Por: Gustavo Páez Escobar

El país recuerda en estos días los 15 años del magnicidio de Galán, ocurrido en Soacha el 18 de agosto de 1989. Y yo recuerdo el día en que lo conocí en Armenia, en 1979, hace 25 años. Fue un encuentro inesperado y efusivo, que voy a  reconstruir en esta página como tributo a su memoria. Hay hechos fortuitos que perduran en el sentimiento durante toda la vida, como este del saludo privilegiado con el dirigente político, lejos de discursos, de protocolos y afectaciones sociales.

Aquel día estaba yo invitado al acto en que el Comité de Cafeteros del Quindío iba a mostrar al líder nacional las instalaciones donde funcionaba, en la sede de un antiguo convento, una empresa extraordinaria: el Centro de Servicios para el Trabajador Cafetero, situado cerca a la plaza de mercado. El Comité había establecido dicha obra para satisfacer necesidades importantes del trabajador campesino, al tiempo que le brindaba esparcimiento y educación.

Los principales servicios consistían en consulta médica y odontológica, cine recreativo y educativo, alfabetización, restaurante, farmacia, salón de juegos, almacén agrícola, biblioteca, correo, televisión, peluquería y una enramada para practicar deportes. Se disponía además de un empleado experto para escribir las cartas que los trabajadores analfabetos, provenientes de otros sitios del país, desearan enviar a sus novias o familiares.

En ese momento había inscritos 3.500 campesinos, provistos del respectivo carné para hacer uso de los servicios, sobre todo los sábados y domingos. Era un verdadero club del campo, único en Latinoamérica. Pero a diferencia de un club social, no se expendían bebidas alcohólicas. Varios servicios se prestaban gratis, y otros a precios módicos.

Esta vez el político invitado era Galán, que ya poseía amplio prestigio en el país.  Yo me había encontrado con dos amigos, media hora antes del acto. Eran ellos los escritores Euclides Jaramillo y Alirio Gallego. De pronto, como un ser anónimo, vimos al personaje, completamente solo, que caminaba por entre los tenderetes y observaba con interés el movimiento de la ciudad y la actitud de la gente en ese sector popular. Nos apresuramos a saludarlo e hicimos la presentación de nuestros nombres y actividades (los tres, fuera de escritores, ocupábamos posiciones representativas en la ciudad).

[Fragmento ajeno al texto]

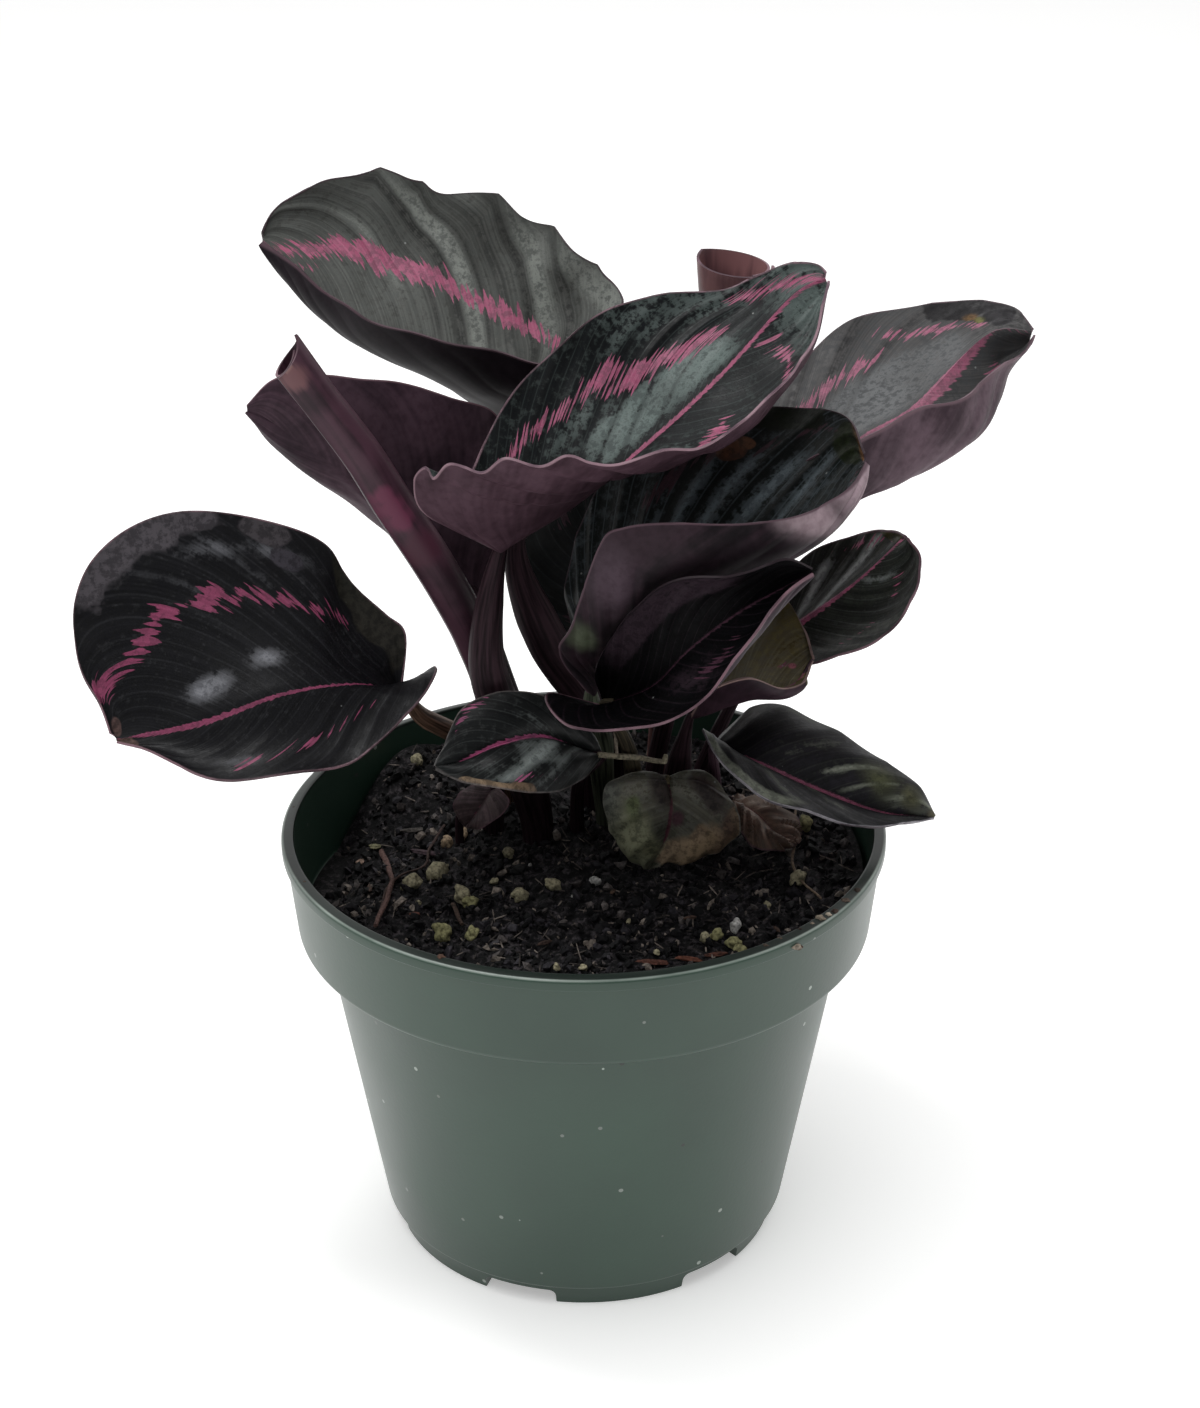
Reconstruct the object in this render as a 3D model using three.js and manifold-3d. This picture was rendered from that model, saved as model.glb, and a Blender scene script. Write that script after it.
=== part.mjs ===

Luego lo invitamos a tomarnos un café en un sencillo local vecino a la plaza de mercado. De inmediato surgió el diálogo cordial. Nos preguntó por las vicisitudes del café, por la vida social y económica de la región, por los problemas públicos. La conversación fluyó espontánea, como si fuéramos viejos amigos. Esa media hora de franca tertulia, en medio del ambiente desprovisto de solemnidad, agigantó la dimensión del caudillo.

Como admirador de la gran facilidad de palabra que tenía Galán, se me ocurrió preguntarle cómo había adquirido el don maravilloso de la oratoria, que hacía estremecer las plazas públicas. Ante lo cual, nos hizo esta sorprendente revelación: él era una persona tímida que no gustaba de las reuniones sociales de mucha gente, en las que se sentía cohibido y hablaba poco. Sus tertulias favoritas eran las que no sobrepasaban las cinco o seis personas, como la que  realizábamos en ese momento. Pero cuando se ponía ante un micrófono, se transformaba. Se olvidaba de su timidez, y su espíritu y sus ideas vibraban en presencia de las multitudes.

Cuando finalizó el acto del Comité de Cafeteros y los directivos del gremio lo invitaron a una reunión privada, el exministro y posible presidente de la República buscó entre la concurrencia a sus tres amigos ocasionales y se despidió de nosotros con un cálido apretón de manos, manifestándonos que habíamos sido sus mejores interlocutores en su paso por el Quindío.

Nunca más volví a hablar con Galán. Y siempre lo admiré desde la distancia. Cuando diez años después lo asesinaron en la plaza de Soacha, duré varios días conmocionado ante el monstruoso suceso que le arrebató la esperanza a Colombia en aquellos momentos cruciales.

 El Espectador, Bogotá, 9 de septiembre de 2004.